Interpretation notes:
- Compare rows carefully: prompt setup, tool schema, user simulator, and trial count can all change pass^k.

Canonical links:
- τ-bench paper: https://arxiv.org/abs/2406.12045
- τ-bench leaderboard: https://taubench.com/
- τ-bench repository: https://github.com/sierra-research/tau-bench
- Sierra Research blog: https://sierra.ai/blog/tau-bench-shaping-development-evaluation-agents

| Rank | System | Score | Organization | Notes | Source | Repo |
|------|--------|-------|--------------|-------|--------|------|
| 1 | Step-3.5-Flash | 88.2% | StepFun | Direct technical report; Step-3.5 architecture optimized for high-consistency tool use. | https://arxiv.org/abs/2602.10604 | — |
| 2 | GLM-4.7 | 87.4% | Z.ai | Official Z.ai Developer docs; Introduces enhanced agentic policy compliance for enterprise retail/airline workflows. | https://docs.z.ai/guides/llm/glm-4.7 | — |
| 3 | MiMo-V2-Flash | 80.3% | Xiaomi | Technical Report; MoE model with 309B total/15B active params and hybrid attention for long-horizon agent tasks. | https://arxiv.org/abs/2601.02780 | — |
| 4 | GLM-4.7-Flash | 79.5% | Z.ai | Verified via Cerebras & Z.ai; SOTA performance for a lightweight flash-tier model in tool-use consistency. | https://inference-docs.cerebras.ai/resources/glm-47-migration | — |
| 5 | MiniMax M2 | 77.2% | MiniMax | Official repository; M2 specifically models 'thinking' content to handle complex multi-turn toolchains. | https://github.com/MiniMax-AI/MiniMax-M2 | — |
| 6 | Claude Opus 4.5 | 70.2% | Anthropic | Sierra Research Evaluation; Measured using the 'High' user simulator and GPT-5.2 judge protocol. | https://taubench.com | — |
| 7 | GPT-5.2 | 69.9% | OpenAI | Sierra Research Evaluation; Results based on the standardized Sierra simulation harness. | https://taubench.com | — |
| 8 | Qwen3.5-397B-A17B | 68.4% | Alibaba | Official Qwen Blog; Native multimodal agent capabilities with sparse MoE architecture (17B active params). | https://qwen.ai/blog?id=qwen3.5 | — |
| 9 | Gemini 3 Flash | 67.8% | Google DeepMind | DeepMind Technical Report; Evaluation includes performance across retail, airline, and telecom domains. | https://storage.googleapis.com/deepmind-media/gemini/gemini_3_pro_model_evaluation.pdf | — |
| 10 | Gemini 3 Pro | 65.8% | Google DeepMind | DeepMind Technical Report; Frontier reasoning performance for enterprise customer service simulations. | https://storage.googleapis.com/deepmind-media/gemini/gemini_3_pro_model_evaluation.pdf | — |
| 11 | GLM-5 | 63.2% | Zhipu AI | τ-bench overall pass^1 (gpt-5.2 user sim, reasoning enabled); reported on taubench.com. | https://taubench.com/ | — |
| 12 | Claude Sonnet 4.5 | 62.9% | Anthropic | τ-bench overall pass^1 (gpt-5.2 user sim, reasoning enabled); reported on taubench.com. | https://taubench.com/ | — |

FAQ:
- Q: Which system is currently best on τ-bench?
  A: Step-3.5-Flash is the model currently leading with a tracked score of 88.2%. This page is model-focused, so rankings mostly reflect model capability under the reported harness.
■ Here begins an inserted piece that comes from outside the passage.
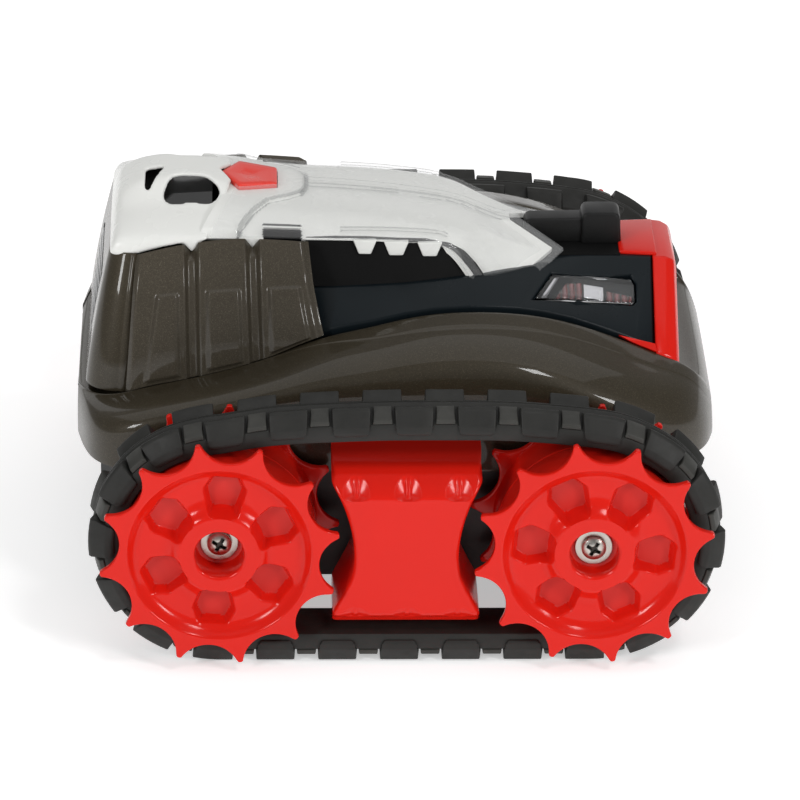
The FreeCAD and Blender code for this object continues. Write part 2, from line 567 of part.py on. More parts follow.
def belt_frame(sp):
    """position and outward normal at sp pitches along the pitch line, from the middle of the top run, forwards"""
    rp = 12.0 / (2 * math.pi) * P
    s = (sp % 24.0) * P
    if s > 21.0 * P:
        s -= 24.0 * P
    if s <= 3.0 * P:
        x = s
        t = (x + XW) / (2 * XW)
        rise = ARCH * math.sin(math.pi * t) ** 2
        dz = ARCH * 2 * math.sin(math.pi * t) * math.cos(math.pi * t) * math.pi / (2 * XW)
        n = V(-dz, 0, 1)
        n.normalize()
        return V(x, 0, ZW) + V(0, 0, rise), n
    s -= 3.0 * P
    if s <= 6.0 * P:
        a = math.pi / 2 - s / rp
        return V(XW, 0, ZW), V(math.cos(a), 0, math.sin(a))
    s -= 6.0 * P
    if s <= 6.0 * P:
        return V(XW - s, 0, ZW), V(0, 0, -1)
    s -= 6.0 * P
    a = -math.pi / 2 - s / rp
    return V(-XW, 0, ZW), V(math.cos(a), 0, math.sin(a))


def lug(sp, side, r0=1.84, r1=2.105):
    """one half-width lug; side -1 is the outer half of a right-hand belt"""
    c, n = belt_frame(sp)
    t = V(n.z, 0, -n.x)
    s = side
    w0, w1 = 0.33 * P, 0.275 * P
    ys = [0.0, 0.44 * P, 0.545 * P]
    secs = [(ys[0], w0, r0 * P, r1 * P), (ys[1], w1 + 0.4, r0 * P, r1 * P), (ys[2], w1, 1.70 * P, 1.87 * P)]
    wires = []
    for y, w, ra, rb in secs:
        wt = w - 0.055 * P
        pts = [c + n * ra - t * w, c + n * rb - t * wt, c + n * rb + t * wt, c + n * ra + t * w]
        pts = [V(p.x, s * y, p.z) for p in pts]
        wires.append(Part.makePolygon(pts + [pts[0]]))
    q = Part.makeLoft(wires, True, True)
    q = q if q.ShapeType == "Solid" else q.Solids[0]
    if q.Volume < 0:
        q.reverse()
    return q


def belt():
    hw = 0.48 * P
    o = face([(x, -hw, z) for x, z in belt_outline(1.87 * P)]).extrude(V(0, 2 * hw, 0))
    i = face([(x, -hw - 1, z) for x, z in belt_outline(R_BAND)]).extrude(V(0, 2 * hw + 2, 0))
    cen = face([(x, -0.30 * P, z) for x, z in belt_outline(1.97 * P)]).extrude(V(0, 0.60 * P, 0))
    b = o.fuse(cen).cut(i)
    lugs = [lug(k + 0.1, -1) for k in range(24)] + [lug(k + 0.6, 1) for k in range(24)]
    b = b.fuse(lugs)
    b = b.removeSplitter()
    return max(b.Solids, key=lambda q: q.Volume)


belt_r = belt()
belt_r.translate(V(0, -YT, 0))
floor_cut = box(-200, 200, -200, 200, -20, 0.0)
belt_r = belt_r.cut(floor_cut)
belt_r = max(belt_r.Solids, key=lambda q: q.Volume)

# ---------------------------------------------------------------- drive parts, right side (-Y)
bush = cyl_y(4.5, -57.4, -52.0).cut(cyl_y(R_AXLE + 0.05, -70, -30))
bush_in_r = cyl_y(4.5, -37.0, -33.0).cut(cyl_y(R_AXLE + 0.05, -70, -30))
bush_in_f = cyl_y(4.5, -48.0, -44.0).cut(cyl_y(R_AXLE + 0.05, -70, -30))


def axle(seat, y_in):
    a = cyl_y(R_AXLE, -seat + 0.3, -y_in).cut(cyl_y(1.5, -seat - 1, -seat + 9.0))
    return a


def motor():
    m = cyl_y(10.1, -37.0, -12.0).cut(box(-20, 20, -40, -5, 7.8, 20)).cut(box(-20, 20, -40, -5, -20, -7.8))
    m = m.fuse(cyl_y(3.0, -37.9, -37.0)).fuse(cyl_y(3.0, -12.0, -10.6))
    m = m.cut(cyl_y(1.05, -50, -5))
    return m.removeSplitter()


def bracket():
    """U-shaped gearbox plate: inner wall carries motor and pin, outer wall the pin"""
    b = box(GX - 5.5, MX + 11.0, -39.2, -37.95, ZW - 9.5, ZW + 9.5)
    b = b.cut(cyl_y(4.2, -41, -36, MX, ZW))
    b = b.fuse(box(GX - 5.5, GX + 5.5, -51.6, -50.2, 15.2, ZW + 5.5))
    b = b.fuse(box(GX - 5.5, GX + 5.5, -51.6, -37.95, 15.2, 17.2))
    b = b.fuse(box(GX - 5.5, GX + 5.5, -39.2, -37.95, 15.2, ZW))
    b = b.cut(cyl_y(1.5, -60, -30, GX, ZW))
    return b.removeSplitter()


def at(s, x, z=ZW):
    q = s.copy()
    q.translate(V(x, 0, z))
    return q


TIP = -10.0
right = {
    "wheel_outer_rear": at(wheel_outer(SEAT_REAR, 5.0, TIP), -XW),
    "wheel_outer_front": at(wheel_outer(SEAT_FRONT, 5.0 + 30.0, TIP), XW),
    "wheel_inner_rear": at(wheel_inner(TIP), -XW),
    "wheel_inner_front": at(wheel_inner(TIP), XW),
    "hub_screw_rear": at(Part.makeCompound(list(hub_fastener(SEAT_REAR))), -XW),
    "hub_screw_front": at(Part.makeCompound(list(hub_fastener(SEAT_FRONT))), XW),
    "drive_axle": at(axle(SEAT_REAR, 32.6), -XW),
    "idler_axle": at(axle(SEAT_FRONT, 43.6), XW),
    "final_gear": at(fin_g, -XW),
    "compound_gear": at(comp, GX),
    "gearbox_bracket": bracket(),
    "motor": at(motor(), MX),
    "motor_rotor": at(rotor, MX),
    "axle_bushes": Part.makeCompound([at(bush, -XW), at(bush, XW), at(bush_in_r, -XW), at(bush_in_f, XW)]),
    "track_pod": tpod_r,
    "track": belt_r,
    "side_pod": mir(side_pod),
    "window_lens": lens_r,
    "light_unit": unit_r,
}
tpod_l = tpod_r.copy()
tpod_l.rotate(V(0, 0, 0), V(0, 0, 1), 180.0)
for k, s in right.items():
    put(k + "_right", s)
    put(k + "_left", tpod_l if k == "track_pod" else mir(s))

pin = at(cyl_y(1.5, -51.6, -37.95), GX)
put("gear_pins", Part.makeCompound([pin, mir(pin)]))
put("fender_shell", fender)
put("rear_wall", rear)
put("rear_grille", vent)
put("tail_cowl", cowl)
put("cowl_tray", tray)
put("canopy_clear", canopy)
put("canopy_liner", liner)
put("cockpit_frame", frame)
put("front_bumper", bump)
put("nose_fin", fin)
put("press_button", cap)
put("button_post", post)
put("button_spring", spring)
put("lower_chassis", tub)
put("battery_door", door)
put("battery_cells", Part.makeCompound(cells))
put("battery_tray", tray_b)
put("circuit_board", board)
put("switch_housing", sw_house)
put("switch_slider", slider)
put("chassis_screws", Part.makeCompound(screws))

bb = FreeCAD.BoundBox()
for name in sorted(NODES):
    s = NODES[name]
    s.exportStep("parts/%s.step" % name)
    bb.add(s.BoundBox)
    bad = "" if (s.isValid() and all(q.isValid() and q.Volume > 0 for q in s.Solids)) else "  INVALID"
    if bad or not s.Solids:
        print("node", name, s.ShapeType, len(s.Solids), bad)
print("nodes", len(NODES), "box", [round(v, 2) for v in (bb.XMin, bb.XMax, bb.YMin, bb.YMax, bb.ZMin, bb.ZMax)])
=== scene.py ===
import bpy, bmesh, json, math
from mathutils import Vector, Matrix

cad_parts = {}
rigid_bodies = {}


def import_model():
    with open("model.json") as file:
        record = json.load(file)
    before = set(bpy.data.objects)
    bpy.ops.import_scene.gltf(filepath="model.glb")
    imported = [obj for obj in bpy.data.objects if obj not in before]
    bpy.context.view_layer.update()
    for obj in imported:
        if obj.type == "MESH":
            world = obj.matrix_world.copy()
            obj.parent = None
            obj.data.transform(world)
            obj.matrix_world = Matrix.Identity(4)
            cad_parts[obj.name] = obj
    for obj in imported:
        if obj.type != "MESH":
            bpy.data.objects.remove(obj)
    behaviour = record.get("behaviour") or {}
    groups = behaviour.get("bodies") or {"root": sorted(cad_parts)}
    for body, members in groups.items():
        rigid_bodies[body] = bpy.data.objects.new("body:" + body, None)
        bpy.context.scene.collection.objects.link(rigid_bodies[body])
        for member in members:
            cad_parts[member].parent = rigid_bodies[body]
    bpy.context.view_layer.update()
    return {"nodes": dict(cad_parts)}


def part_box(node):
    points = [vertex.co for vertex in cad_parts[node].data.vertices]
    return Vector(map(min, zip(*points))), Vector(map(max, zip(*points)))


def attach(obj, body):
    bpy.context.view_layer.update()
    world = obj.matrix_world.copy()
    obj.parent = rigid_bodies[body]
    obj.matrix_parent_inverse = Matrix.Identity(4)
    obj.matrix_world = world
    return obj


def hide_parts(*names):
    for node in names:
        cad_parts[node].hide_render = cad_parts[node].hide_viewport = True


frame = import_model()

# ------------------------------------------------------------------ frame anchors (mm)
P = 16.0


def mid(node, axis):
    lo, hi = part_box(node)
    return (lo[axis] + hi[axis]) * 500.0


XR = mid("drive_axle_right", 0)          # rear wheel centre
XF = mid("idler_axle_right", 0)          # front wheel centre
ZW = mid("drive_axle_right", 2)
XC = (XR + XF) / 2.0                     # wheelbase middle
XW = (XF - XR) / 2.0
Y_OUT = -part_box("wheel_outer_rear_right")[0][1] * 1000.0
Y_INF = Y_OUT - 1.50 * P                 # outer face of the inner star disc
Y_SPLIT = -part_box("wheel_outer_rear_right")[1][1] * 1000.0
YT = -(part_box("track_right")[0][1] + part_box("track_right")[1][1]) * 500.0
SEAT = {"rear": -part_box("hub_screw_rear_right")[0][1] * 1000.0 - 2.6,
        "front": -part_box("hub_screw_front_right")[0][1] * 1000.0 - 2.6}
R_TIP, R_ROOT = 1.942 * P, 1.60 * P
R_DRUM = 1.555 * P
ARCH = 2.4


def lerp(a, b, t):
    return a + (b - a) * t


def smooth(t):
    t = max(0.0, min(1.0, t))
    return t * t * (3 - 2 * t)


def lin(tab, x):
    """straight interpolation of a table of rows (x, v1, v2...)"""
    if x <= tab[0][0]:
        return list(tab[0][1:])
    for a, b in zip(tab, tab[1:]):
        if x <= b[0]:
            t = (x - a[0]) / (b[0] - a[0])
            return [lerp(p, q, t) for p, q in zip(a[1:], b[1:])]
    return list(tab[-1][1:])


def table(tab, x):
    """smooth (Catmull-Rom) interpolation of a table of rows (x, v1, v2...)"""
    n = len(tab)
    if x <= tab[0][0]:
        return list(tab[0][1:])
    if x >= tab[-1][0]:
        return list(tab[-1][1:])
    for i in range(n - 1):
        if x <= tab[i + 1][0]:
            break
    x0, x1 = tab[i][0], tab[i + 1][0]
    h = x1 - x0
    t = (x - x0) / h
    out = []
    for k in range(1, len(tab[0])):
        p0, p1 = tab[i][k], tab[i + 1][k]
        d = (p1 - p0) / h
        ma = d if i == 0 else 0.5 * (d + (p0 - tab[i - 1][k]) / (x0 - tab[i - 1][0]))
        mb = d if i + 2 >= n else 0.5 * (d + (tab[i + 2][k] - p1) / (tab[i + 2][0] - x1))
        if i > 0 and d * ((p0 - tab[i - 1][k])) <= 0:
            ma = 0.0
        if i + 2 < n and d * ((tab[i + 2][k] - p1)) <= 0:
            mb = 0.0
        t2, t3 = t * t, t * t * t
        out.append((2 * t3 - 3 * t2 + 1) * p0 + (t3 - 2 * t2 + t) * h * ma + (-2 * t3 + 3 * t2) * p1 + (t3 - t2) * h * mb)
    return out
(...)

Based on our latest tracked results, last updated Apr 16, 2026.
- Q: What should I read into a τ-bench score?
  A: τ-bench scores are most useful for within-benchmark ranking. Read the Notes column to understand setup context, and use the methodology section before making procurement or architecture decisions.
- Q: Are these independently verified?
  A: Not always. Some rows are independently benchmarked and some are team-reported. Use each source link and notes field to verify evidence level before drawing strong conclusions.
- Q: Can I compare every row directly?
  A: Use caution. Rows can vary by evaluator, harness, attempt budget, tool access, task filtering, or verification level. Source links and notes are part of the score, not decoration.